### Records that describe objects
****************

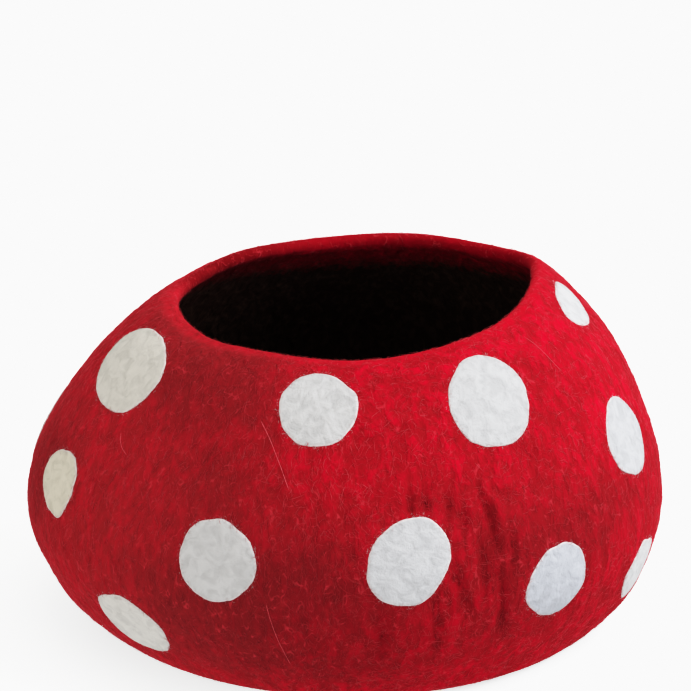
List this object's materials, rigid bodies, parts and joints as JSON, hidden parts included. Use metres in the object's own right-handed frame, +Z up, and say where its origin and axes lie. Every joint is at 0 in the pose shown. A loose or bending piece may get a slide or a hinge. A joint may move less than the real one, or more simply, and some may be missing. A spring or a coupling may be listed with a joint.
{
  "type": "felt cat cave",
  "caption": "Round hollow pet cave of thick felted wool, flattened at the base, with a lipped round opening at the top and felt dots outside.",
  "frame": {"origin": "middle of the part's box, at the level of the surface that the cave stands on", "axes": "+Z up out of the opening, -Y towards the front, +X to the right seen from the front"},
  "size_m": [0.403, 0.3936, 0.2197],
  "materials": {
    "felt_red": "matte hand-felted wool, bright red, dark brown-black wool felted into its inside",
    "felt_white": "matte thin wool felt, off-white",
    "felt_dark": "matte brown-black wool on the inside"
  },
  "bodies": {
    "root": {"felt_shell": "felt_red", "dot_01": "felt_white", "dot_02": "felt_white", "dot_03": "felt_white", "dot_04": "felt_white", "dot_05": "felt_white", "dot_06": "felt_white", "dot_07": "felt_white", "dot_08": "felt_white", "dot_09": "felt_white", "dot_10": "felt_white", "dot_11": "felt_white", "dot_12": "felt_white", "dot_13": "felt_white", "dot_14": "felt_white", "dot_15": "felt_white", "dot_16": "felt_white", "dot_17": "felt_white", "dot_18": "felt_white", "dot_19": "felt_white", "dot_20": "felt_white", "dot_21": "felt_white", "dot_22": "felt_white", "dot_23": "felt_white", "dot_24": "felt_white", "dot_25": "felt_white", "dot_26": "felt_white"}
  },
  "joints": []
}
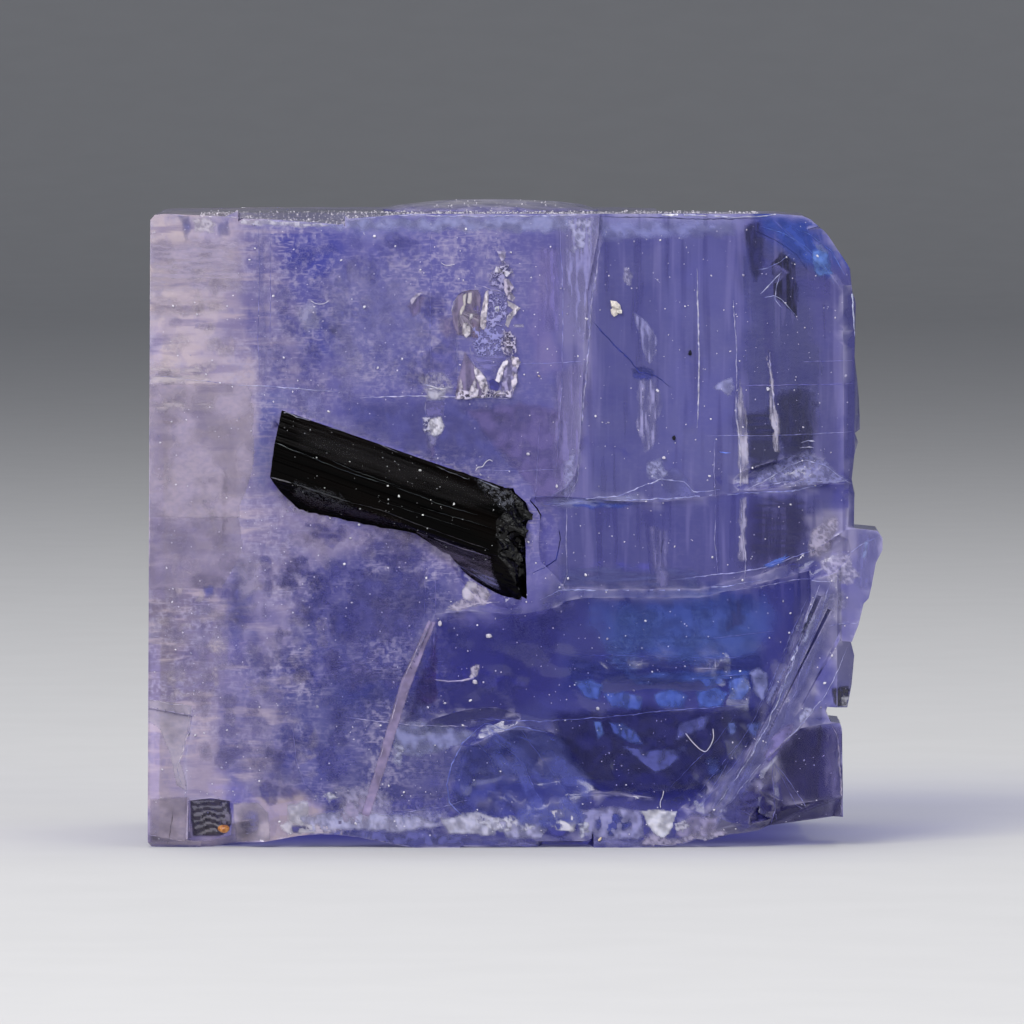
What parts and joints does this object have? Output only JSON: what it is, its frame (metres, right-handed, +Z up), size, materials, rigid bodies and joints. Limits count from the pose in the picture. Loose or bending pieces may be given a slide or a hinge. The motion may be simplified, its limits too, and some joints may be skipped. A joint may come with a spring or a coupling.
{
  "type": "carletonite crystal specimen",
  "caption": "Stubby translucent blue-violet crystal block with a milky left side, cleavage ledges and a black prism set in its front face.",
  "frame": {"origin": "under the middle of the block's bounding box, on the surface it rests on", "axes": "+Z up along the crystal's prism, +X to the right as the pictured face is seen, and that face looks along -Y"},
  "size_m": [0.0132, 0.0094, 0.0116],
  "materials": {
    "carletonite": "vitreous, translucent blue-violet, milky mauve towards the left face",
    "aegirine": "glossy black with lengthwise striations and a granular broken end",
    "orange_mineral": "dull orange-brown grain"
  },
  "bodies": {
    "root": {"carletonite_crystal": "carletonite", "aegirine_prism": "aegirine", "orange_grain": "orange_mineral"}
  },
  "joints": []
}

****************

### GOAL
Repeat the material above in full, quoting it exactly.

### TASK RESPONSE
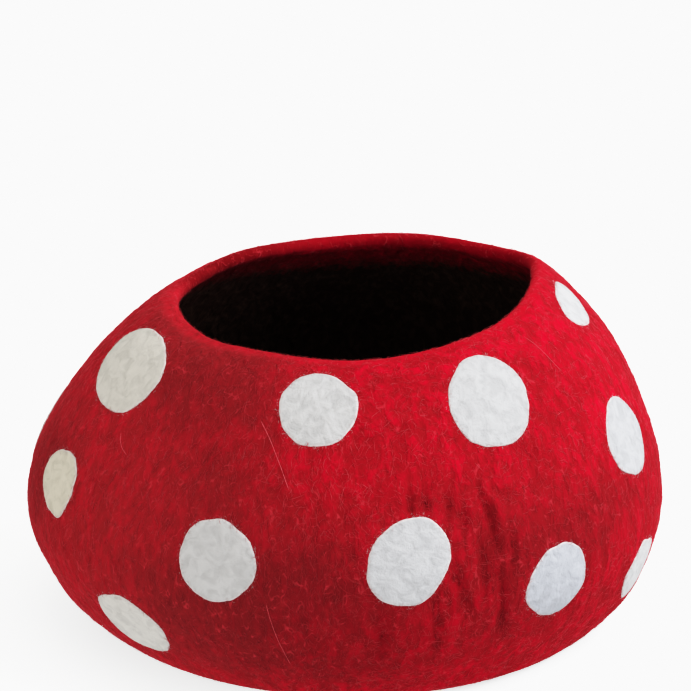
List this object's materials, rigid bodies, parts and joints as JSON, hidden parts included. Use metres in the object's own right-handed frame, +Z up, and say where its origin and axes lie. Every joint is at 0 in the pose shown. A loose or bending piece may get a slide or a hinge. A joint may move less than the real one, or more simply, and some may be missing. A spring or a coupling may be listed with a joint.
{
  "type": "felt cat cave",
  "caption": "Round hollow pet cave of thick felted wool, flattened at the base, with a lipped round opening at the top and felt dots outside.",
  "frame": {"origin": "middle of the part's box, at the level of the surface that the cave stands on", "axes": "+Z up out of the opening, -Y towards the front, +X to the right seen from the front"},
  "size_m": [0.403, 0.3936, 0.2197],
  "materials": {
    "felt_red": "matte hand-felted wool, bright red, dark brown-black wool felted into its inside",
    "felt_white": "matte thin wool felt, off-white",
    "felt_dark": "matte brown-black wool on the inside"
  },
  "bodies": {
    "root": {"felt_shell": "felt_red", "dot_01": "felt_white", "dot_02": "felt_white", "dot_03": "felt_white", "dot_04": "felt_white", "dot_05": "felt_white", "dot_06": "felt_white", "dot_07": "felt_white", "dot_08": "felt_white", "dot_09": "felt_white", "dot_10": "felt_white", "dot_11": "felt_white", "dot_12": "felt_white", "dot_13": "felt_white", "dot_14": "felt_white", "dot_15": "felt_white", "dot_16": "felt_white", "dot_17": "felt_white", "dot_18": "felt_white", "dot_19": "felt_white", "dot_20": "felt_white", "dot_21": "felt_white", "dot_22": "felt_white", "dot_23": "felt_white", "dot_24": "felt_white", "dot_25": "felt_white", "dot_26": "felt_white"}
  },
  "joints": []
}
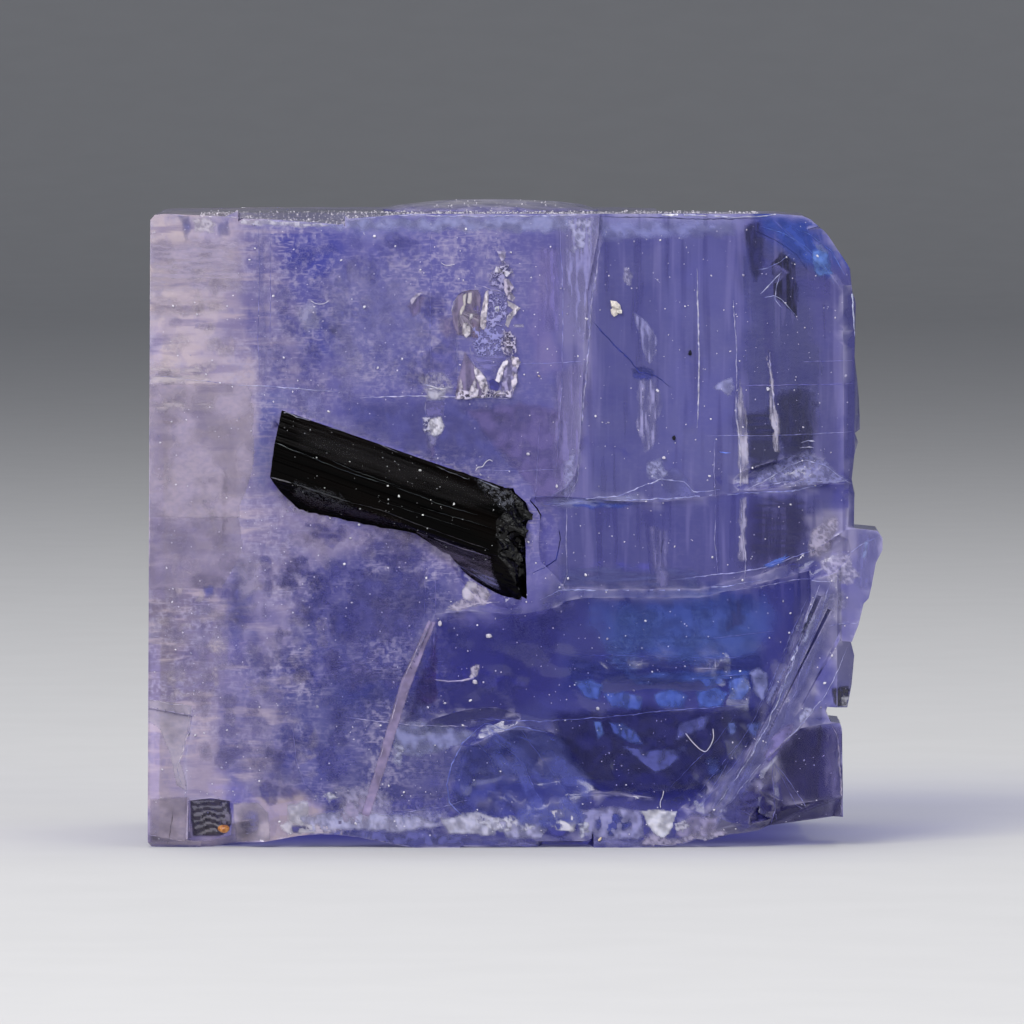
What parts and joints does this object have? Output only JSON: what it is, its frame (metres, right-handed, +Z up), size, materials, rigid bodies and joints. Limits count from the pose in the picture. Loose or bending pieces may be given a slide or a hinge. The motion may be simplified, its limits too, and some joints may be skipped. A joint may come with a spring or a coupling.
{
  "type": "carletonite crystal specimen",
  "caption": "Stubby translucent blue-violet crystal block with a milky left side, cleavage ledges and a black prism set in its front face.",
  "frame": {"origin": "under the middle of the block's bounding box, on the surface it rests on", "axes": "+Z up along the crystal's prism, +X to the right as the pictured face is seen, and that face looks along -Y"},
  "size_m": [0.0132, 0.0094, 0.0116],
  "materials": {
    "carletonite": "vitreous, translucent blue-violet, milky mauve towards the left face",
    "aegirine": "glossy black with lengthwise striations and a granular broken end",
    "orange_mineral": "dull orange-brown grain"
  },
  "bodies": {
    "root": {"carletonite_crystal": "carletonite", "aegirine_prism": "aegirine", "orange_grain": "orange_mineral"}
  },
  "joints": []
}